Ask HN: How would you become more determined? - read

If you wanted to become strong-willed how would you do it?<p>Is it possible? Are there determination exercises you could do? Would you actually do them if there were any? How&#x2F;what would you measure to see if it was working?<p>Thank you for any thoughts&#x2F;stories people have to share.
======
nostrademons
There are, but they take a long time.

Basically, you need to take on challenges that are just beyond your comfort
zone and see them through to completion, no matter what. No matter how much
your brain is telling you that they're pointless, or that there's another
shiny project you could be working on, or that you don't _really_ want to do
them after all. The point of learning comes when you push through that feeling
and resign yourself to doing it anyway, and then you do it anyway and see what
happens.

You know it's working when you finish that project that you felt was
impossible.

The interesting thing is that determination seems to be intimately connected
with self-confidence, emotional stability, and judgment.

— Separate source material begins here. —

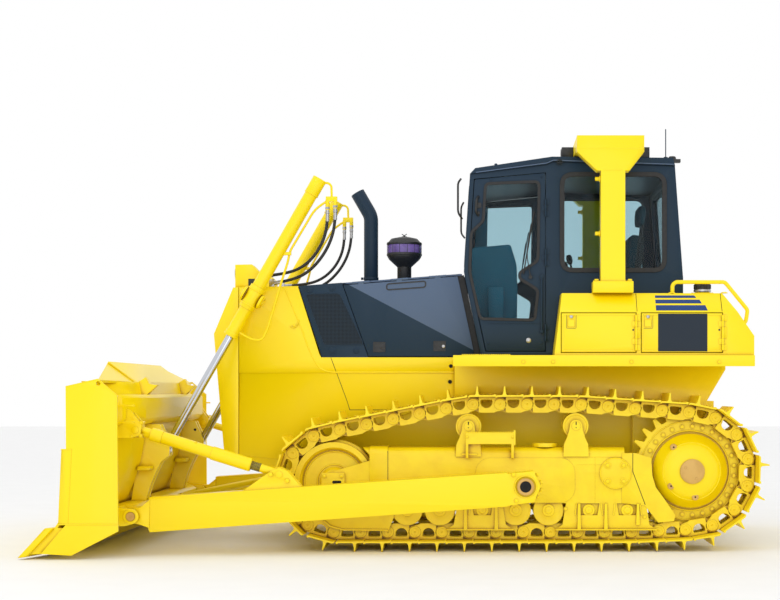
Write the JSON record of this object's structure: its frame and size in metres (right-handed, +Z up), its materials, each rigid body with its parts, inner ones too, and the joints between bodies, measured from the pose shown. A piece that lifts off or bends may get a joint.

I've found that very
often (particularly early on), the projects I finished this way _weren 't_
worth working on, and there were shinier projects I could've been involved in.
But with each success, I became more confident in my ability to take on
greater challenges, less neurotic about how I might be wasting my life, and a
better judge of what projects were _actually_ worth my time. A lot of recent
college grads believe they're going to hit on the "perfect" startup idea and
strike it rich, but the fact is that most people are _terrible_ at judging
startup ideas until they have taken a few to the bitter end and seen what
happened, and picking that perfect startup idea is a learned skill that comes
from taking a bunch of ideas that seemed perfect at first but really weren't
to completion.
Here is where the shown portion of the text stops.